In Johnson County – where nearly 46.7% of residents are over the age of 50, including 18% who are over 65 (U.S. Census Bureau QuickFacts, 2023) – the pain will be real and immediate. A 60-year-old earning $60,000 today pays roughly $425 per month under the current subsidy cap (8.5% of income). Without that subsidy, the same individual could be charged the full market premium: $1,471 per month for a Bronze plan or $1,891 per month for a Silver plan, according to Salusion’s 2025 Wyoming rate analysis. That equates to $17,652 to $22,692 annually – a threefold increase. For seniors on fixed incomes, it’s unaffordable.

Many will drop coverage. Others will forgo care. And in a rural county like ours, the burden will fall on the Johnson County Healthcare Center which is already stretched thin from cuts to property taxes and bad debt write-offs.
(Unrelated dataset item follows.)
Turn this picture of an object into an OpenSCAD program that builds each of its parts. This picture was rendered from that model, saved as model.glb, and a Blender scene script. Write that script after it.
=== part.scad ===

This isn’t just bad policy. It’s dangerous policy. And it’s not just bad for Johnson County – it’s bad for Wyoming and for the country. The Congressional Budget Office estimates that 4.2 million more Americans will be uninsured by 2034 if these tax credits are allowed to expire. Among those hardest hit: older adults, rural residents and small business owners.

We urge Sen. John Barrasso, Sen. Cynthia Lummis and Rep. Harriet Hageman to reconsider this provision of the bill. Our representatives must defend the interests of their constituents—not by making health insurance unattainable to all but the wealthy, but by extending these tax credits to ensure seniors are not left to fend for themselves when it comes to health care.

Seniors between the ages of 50 and 64 make up a huge constituency in Johnson County and the state. Voters vote their pocketbooks and tripling the cost of health insurance will have a severe effect at the ballot box.